Lori Cohen (at right) with students from her Fall 2021 capstone group
Results from a research study conducted by a group of Yale students were discussed during a recent hearing of the U.S. House of Representatives Judiciary Subcommittee on Crime and Federal Government Surveillance.
The September 13 hearing, “Children are Not for Sale: Examining the Threat of Exploitation of Children in the U.S. and Abroad,” included testimony by a number of expert witnesses, including Lori Cohen, chief executive officer for PACT (Protect All Children from Trafficking), and a previous capstone course instructor at the Jackson School of Global Affairs.
Undergraduate students in Cohen’s Fall 2021 senior capstone course conducted data analysis, interviewed U.S.-based service providers, and contributed to the writing of the report, in partnership with PACT (formerly known as ECPAT-USA), the leading anti-child trafficking organization in the United States seeking to end the commercial sexual exploitation of children through awareness, advocacy, policy, and legislation.
In her testimony, Cohen highlighted results from the 2022 report, which explored the impact of COVID-19 on child migration and the vulnerability to trafficking and sexual exploitation.
“When I traveled with a team of Yale students to visit transitional shelter facilities for migrant children and their families in Southern California, we learned that screening for trafficking was not incorporated into safety protocols. PACT also learned that our own government institutions like Customs and Border Patrol (CBP) receive very limited training on human trafficking, resulting in missed opportunities to identify at-risk children,” Cohen told lawmakers.
“This is exactly the sort of mission the Capstone Program is designed to fulfill,” said Casey King, director of the program.
“Team senior year research that contributes directly to making policy in D.C. and throughout the world. With a seriousness of purpose, and guided by talented faculty leads, Jackson Global Affairs seniors can and do directly contribute to addressing some of the most compelling global challenges of our time,” he said.
“Unlike any of my other academic work at Yale, participating in Jackson’s Capstone program gave me the chance to learn about an urgent global issue and to contribute to addressing it. Under Professor Cohen’s guidance, and with the support of professional researchers at a leading child protection agency, my team produced high-quality research about the impact of COVID-19 on child trafficking connected with migration to the US. This issue was, and remains, extremely pressing,” said Joelle Besch ’22, who was a student in the capstone course.

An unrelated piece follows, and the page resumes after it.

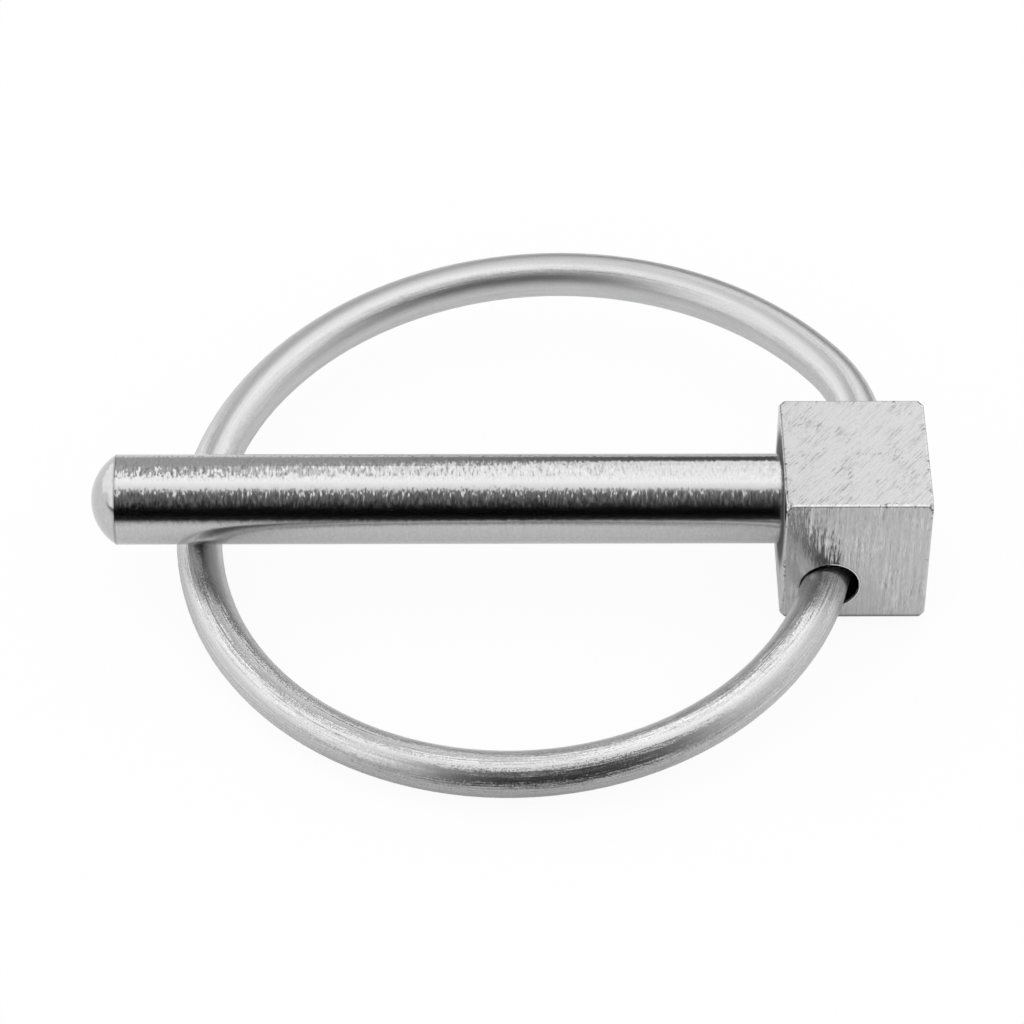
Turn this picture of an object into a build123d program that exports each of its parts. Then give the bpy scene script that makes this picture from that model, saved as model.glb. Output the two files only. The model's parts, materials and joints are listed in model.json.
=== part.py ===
from build123d import *
from math import asin, atan2, cos, degrees, radians, sin, sqrt
import os

# A locking pin: a round shank with a domed end and a square head, and a spring wire ring that swings on its
# own two ends in an oblique bore through the head. All sizes are in millimetres.
# The frame has its origin on the shank's axis where the shank meets the head, X along the shank with the
# domed end at -X, Y across and Z up. The ring lies closed against the underside of the shank.

# Driving dimensions of the shank
shank_diameter = 5.9
shank_length = 43.45
dome_height = 1.65

# Driving dimensions of the head, a length of square bar with its corners turned off and rounded at both ends
head_length = 9.5
head_side = 10.1
corner_cut = 0.38
corner_cut_length = 0.4
corner_round = 0.2
edge_radius = 0.15

# Driving dimensions of the ring
wire_diameter = 3.0
ring_front_radius = 20.85
ring_end_radius = 11.6
ring_join_angle = 34.2
wire_end_gap = 2.4
wire_end_break = 0.3

# Driving dimensions of the bore, whose two mouths lie at different distances from the shoulder and below the
# shank's axis
bore_front = 3.1
bore_back = 5.35
bore_front_drop = 3.15
bore_back_drop = 2.27
bore_break = 0.08

# Clearances: the wire in its bore all round, the wire to the side of the bore that it is sprung against,
# and the closed ring under the shank
bore_play = 0.36
wire_gap = 0.05
ring_clearance = 0.05

# Which side of the bore the wire is sprung against: at the front mouth, this angle above the way to the tip
wire_lean = 10.0

shank_radius = shank_diameter / 2
wire_radius = wire_diameter / 2
bore_radius = wire_radius + bore_play
half_side = head_side / 2

# The shank sits above the middle of the head by as much as brings the underside of the head level with that
# of the wire that crosses below the shank.
head_drop = shank_radius + ring_clearance + wire_diameter - half_side

# The ring turns about the line of its two straight ends. They are sprung against opposite sides of the bore:
# towards the shank and a little up at the front, the other way at the back. So this line is more oblique
# than the bore.
wire_shift = bore_play - wire_gap
shift_along = wire_shift * cos(radians(wire_lean))
shift_up = wire_shift * sin(radians(wire_lean))
hinge_front = Vector(bore_front - shift_along, -half_side, -bore_front_drop + shift_up)
hinge_back = Vector(bore_back + shift_along, half_side, -bore_back_drop - shift_up)
hinge_middle = (hinge_front + hinge_back) / 2
hinge_span = (hinge_back - hinge_front).length
hinge_line = (hinge_back - hinge_front).normalized()
hinge_slant = asin(hinge_line.X)

# The loop is three arcs that meet without a corner: one from the front mouth round to the tip side, a wide
# one along the back, and a tight one that turns into the back mouth. They are worked out in the ring's own
# plane, where x points away from the hinge line and y along it. The wide radius is the one that closes the
# loop.
join = radians(ring_join_angle)
end_step = ring_front_radius - ring_end_radius
wide_step = hinge_span**2 / (2 * (end_step * (1 + cos(join)) + hinge_span * sin(join)))
ring_wide_radius = ring_front_radius + wide_step
wide_center = Vector(ring_front_radius - wide_step * cos(join), wide_step * sin(join) - hinge_span / 2)
end_center = Vector(ring_end_radius, hinge_span / 2)
end_way = end_center - wide_center
front_sweep = 180 - ring_join_angle
end_sweep = 180 - degrees(atan2(end_way.Y, end_way.X))
wide_sweep = 360 - front_sweep - end_sweep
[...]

“It was incredible to see our work refined and published by PACT, and now referenced in Professor Cohen’s expert testimony in Congress. As I look back at my Jackson Capstone experience, I am not only proud of the qualitative interviewing, data analysis, and social science writing skills I gained, but also of the fact that my work has continued to have a real-world impact because of Jackson’s partnership with PACT.”